How does powder coating compare to Cerakote for firearms?

Powder coating provides thicker film (50-75 vs 12-25 microns), better corrosion protection (500-1,000+ vs 200-500 hours salt spray), more color options, and lower cost. Cerakote offers superior hardness (9H vs 2H-3H), thinner application for tight tolerances, and higher heat resistance. Powder coating suits OEM production and corrosion-critical use; Cerakote suits precision components and extreme heat.

Is powder coating better than bluing or Parkerizing?

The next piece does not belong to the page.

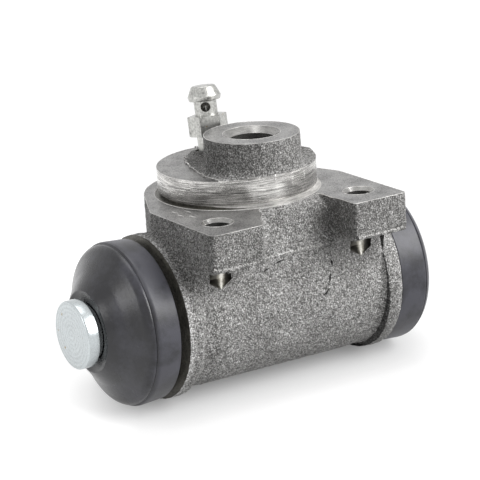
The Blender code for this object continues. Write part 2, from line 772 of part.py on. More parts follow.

For corrosion protection, significantly yes. Powder coating provides 500-1,000+ hours of salt spray resistance versus minutes for bluing and 50-100 hours for Parkerizing. Powder coating requires no oil maintenance. However, bluing and Parkerizing are thinner (1-25 microns vs 50-75) and don't affect dimensions, which matters for tight-tolerance components.

What surfaces must be masked when powder coating a firearm?

All functional interfaces: barrel threads, receiver threads, pin holes, rail surfaces, trigger mechanism cavities, magazine wells, bolt carrier raceways, and any surface where 50-75 microns of coating would affect fit or function. High-temperature silicone plugs and tape rated for 190-200°C cure are used. Missing a single masking point can prevent reassembly.

What MIL-spec applies to powder-coated military firearms?

MIL-PRF-32348 is the primary specification, requiring 500+ hours salt spray resistance, chemical resistance to CLP and bore cleaners, and adhesion retention after thermal cycling (-54°C to +71°C). It's replacing MIL-C-13924 (Parkerizing) on many military small arms due to 10-20x better corrosion protection and elimination of hazardous phosphating waste.

Can I powder coat a firearm at home?

Yes, with proper equipment: electrostatic gun, curing oven with digital temperature control, media blaster, and high-temperature masking supplies. Critical success factors are thorough surface preparation (degreasing + media blasting), precise masking of all functional surfaces, correct gun settings (50-70 kV, 150-200 mm distance), and accurate cure temperature monitoring. Start with non-critical parts to develop technique.